**Data records**
•••
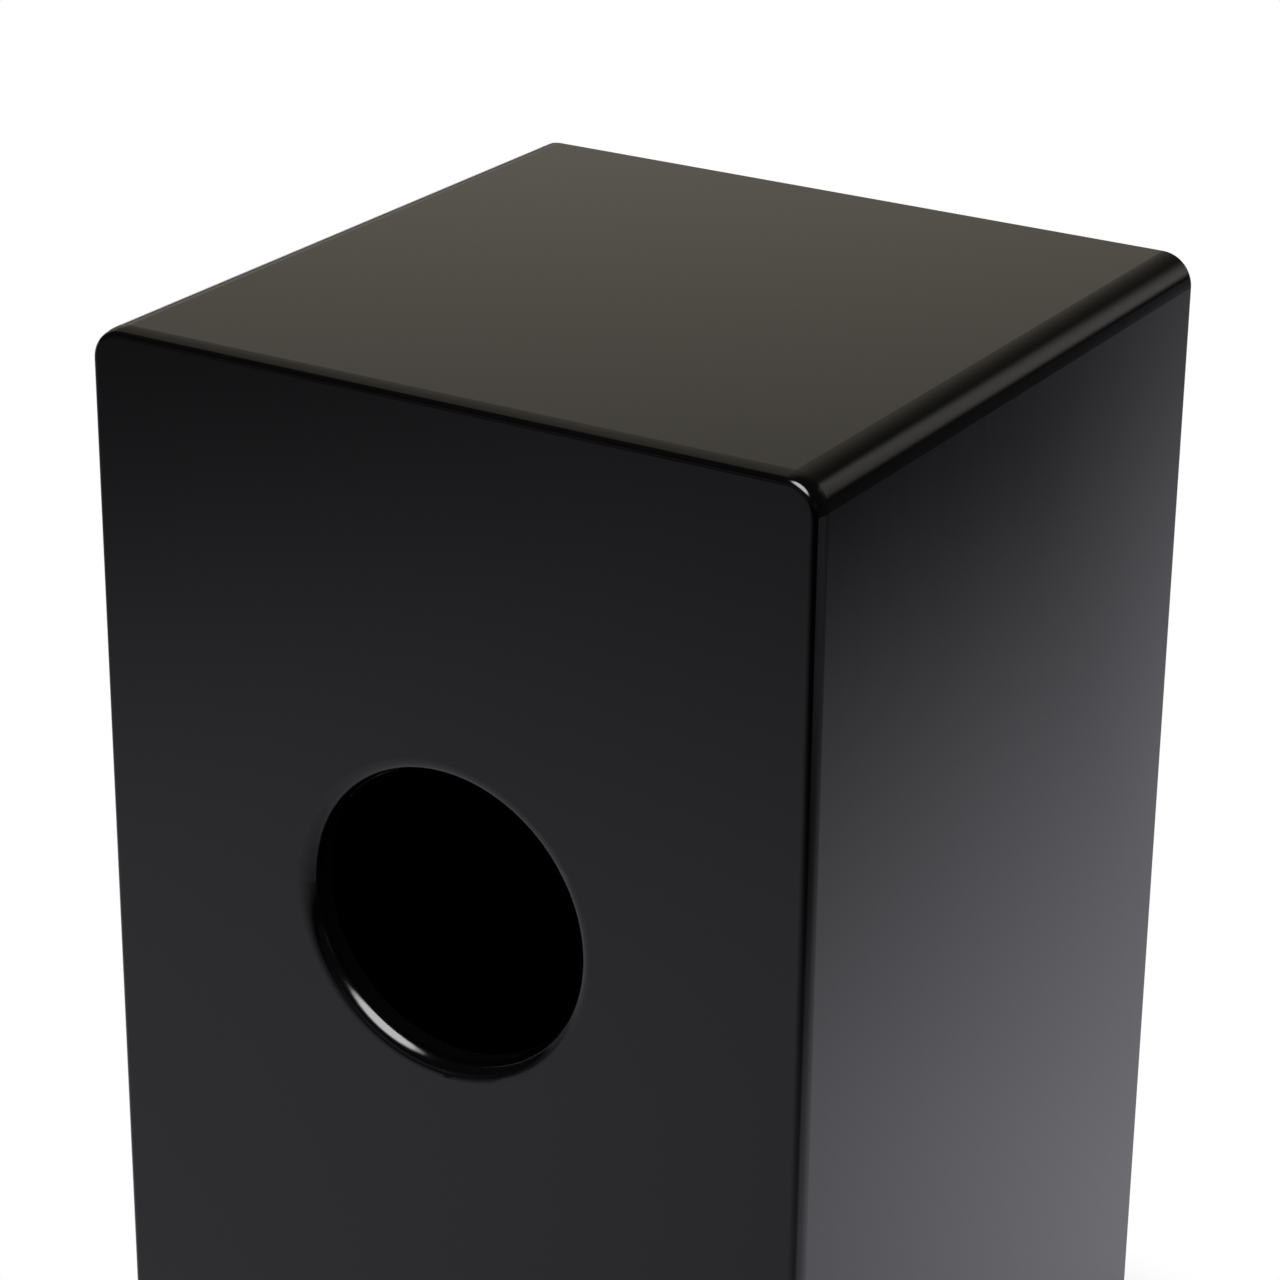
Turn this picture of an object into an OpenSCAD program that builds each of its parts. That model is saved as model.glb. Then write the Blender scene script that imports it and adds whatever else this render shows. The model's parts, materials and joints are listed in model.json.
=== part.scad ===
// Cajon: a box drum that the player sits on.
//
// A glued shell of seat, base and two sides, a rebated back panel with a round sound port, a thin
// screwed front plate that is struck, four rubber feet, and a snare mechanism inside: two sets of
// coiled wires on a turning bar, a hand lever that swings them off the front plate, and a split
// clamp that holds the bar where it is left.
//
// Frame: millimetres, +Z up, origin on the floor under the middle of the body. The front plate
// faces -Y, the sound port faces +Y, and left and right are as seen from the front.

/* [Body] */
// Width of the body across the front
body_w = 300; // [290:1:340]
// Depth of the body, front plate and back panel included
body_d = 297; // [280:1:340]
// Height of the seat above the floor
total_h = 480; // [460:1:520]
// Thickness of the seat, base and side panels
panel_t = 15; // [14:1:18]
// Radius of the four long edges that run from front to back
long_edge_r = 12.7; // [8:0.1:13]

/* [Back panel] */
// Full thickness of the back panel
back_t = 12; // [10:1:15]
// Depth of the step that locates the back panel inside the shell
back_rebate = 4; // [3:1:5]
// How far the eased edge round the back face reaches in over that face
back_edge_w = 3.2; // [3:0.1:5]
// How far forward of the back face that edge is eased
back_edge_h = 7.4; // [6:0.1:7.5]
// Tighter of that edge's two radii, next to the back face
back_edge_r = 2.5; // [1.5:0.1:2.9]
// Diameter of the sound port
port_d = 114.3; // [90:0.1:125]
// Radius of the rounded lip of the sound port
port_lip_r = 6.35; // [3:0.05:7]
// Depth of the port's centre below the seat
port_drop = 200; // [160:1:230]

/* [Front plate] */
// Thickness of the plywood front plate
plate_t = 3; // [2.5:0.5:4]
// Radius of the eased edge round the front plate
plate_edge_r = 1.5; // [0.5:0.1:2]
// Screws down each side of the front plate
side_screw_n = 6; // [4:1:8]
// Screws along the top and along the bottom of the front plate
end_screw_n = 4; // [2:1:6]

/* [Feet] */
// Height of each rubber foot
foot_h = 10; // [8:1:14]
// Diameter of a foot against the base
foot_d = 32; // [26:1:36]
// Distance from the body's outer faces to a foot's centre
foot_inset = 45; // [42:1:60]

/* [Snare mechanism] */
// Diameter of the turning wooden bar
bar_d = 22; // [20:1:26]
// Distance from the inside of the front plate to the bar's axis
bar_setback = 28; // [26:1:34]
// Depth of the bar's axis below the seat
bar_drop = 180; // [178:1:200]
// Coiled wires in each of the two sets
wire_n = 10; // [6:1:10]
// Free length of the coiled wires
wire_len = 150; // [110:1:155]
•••
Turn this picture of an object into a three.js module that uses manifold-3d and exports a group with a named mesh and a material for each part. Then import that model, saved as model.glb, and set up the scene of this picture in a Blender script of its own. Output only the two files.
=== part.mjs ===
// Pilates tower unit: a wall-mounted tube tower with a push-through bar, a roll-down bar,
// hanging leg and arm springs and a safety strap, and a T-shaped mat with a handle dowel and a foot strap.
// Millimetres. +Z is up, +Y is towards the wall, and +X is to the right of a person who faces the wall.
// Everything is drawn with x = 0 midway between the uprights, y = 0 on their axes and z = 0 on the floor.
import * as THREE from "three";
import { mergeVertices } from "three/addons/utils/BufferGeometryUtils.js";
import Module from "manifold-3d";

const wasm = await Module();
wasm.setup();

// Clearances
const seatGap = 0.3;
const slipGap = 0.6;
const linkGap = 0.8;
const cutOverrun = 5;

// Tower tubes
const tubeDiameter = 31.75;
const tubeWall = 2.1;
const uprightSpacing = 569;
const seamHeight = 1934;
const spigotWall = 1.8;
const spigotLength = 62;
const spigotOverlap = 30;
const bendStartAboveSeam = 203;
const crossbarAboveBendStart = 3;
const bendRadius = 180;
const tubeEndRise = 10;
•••
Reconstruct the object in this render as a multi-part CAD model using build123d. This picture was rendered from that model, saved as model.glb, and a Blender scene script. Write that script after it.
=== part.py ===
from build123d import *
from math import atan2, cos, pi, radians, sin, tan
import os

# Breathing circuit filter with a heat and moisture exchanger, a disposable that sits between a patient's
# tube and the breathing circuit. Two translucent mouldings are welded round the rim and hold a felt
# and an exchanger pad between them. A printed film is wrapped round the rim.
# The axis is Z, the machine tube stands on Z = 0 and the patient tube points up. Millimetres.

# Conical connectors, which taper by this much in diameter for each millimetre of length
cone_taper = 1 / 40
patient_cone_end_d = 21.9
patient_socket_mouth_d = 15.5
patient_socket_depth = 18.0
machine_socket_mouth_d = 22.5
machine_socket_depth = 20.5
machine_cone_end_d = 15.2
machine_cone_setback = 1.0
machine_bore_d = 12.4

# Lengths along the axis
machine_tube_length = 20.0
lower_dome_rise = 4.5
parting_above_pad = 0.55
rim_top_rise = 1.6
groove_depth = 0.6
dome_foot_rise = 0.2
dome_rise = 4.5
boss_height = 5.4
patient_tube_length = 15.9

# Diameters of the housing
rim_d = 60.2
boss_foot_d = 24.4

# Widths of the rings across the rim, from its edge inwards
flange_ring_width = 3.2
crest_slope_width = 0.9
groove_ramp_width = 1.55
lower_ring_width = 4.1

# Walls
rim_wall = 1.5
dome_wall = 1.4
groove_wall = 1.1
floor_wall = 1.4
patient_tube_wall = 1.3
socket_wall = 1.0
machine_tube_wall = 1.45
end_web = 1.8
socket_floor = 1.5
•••
Each line from the line with "Turn this picture of an object into an" to the line with "from the front." is to be echoed exactly; both boundary lines are included, and nothing else is to be output.

Turn this picture of an object into an OpenSCAD program that builds each of its parts. That model is saved as model.glb. Then write the Blender scene script that imports it and adds whatever else this render shows. The model's parts, materials and joints are listed in model.json.
=== part.scad ===
// Cajon: a box drum that the player sits on.
//
// A glued shell of seat, base and two sides, a rebated back panel with a round sound port, a thin
// screwed front plate that is struck, four rubber feet, and a snare mechanism inside: two sets of
// coiled wires on a turning bar, a hand lever that swings them off the front plate, and a split
// clamp that holds the bar where it is left.
//
// Frame: millimetres, +Z up, origin on the floor under the middle of the body. The front plate
// faces -Y, the sound port faces +Y, and left and right are as seen from the front.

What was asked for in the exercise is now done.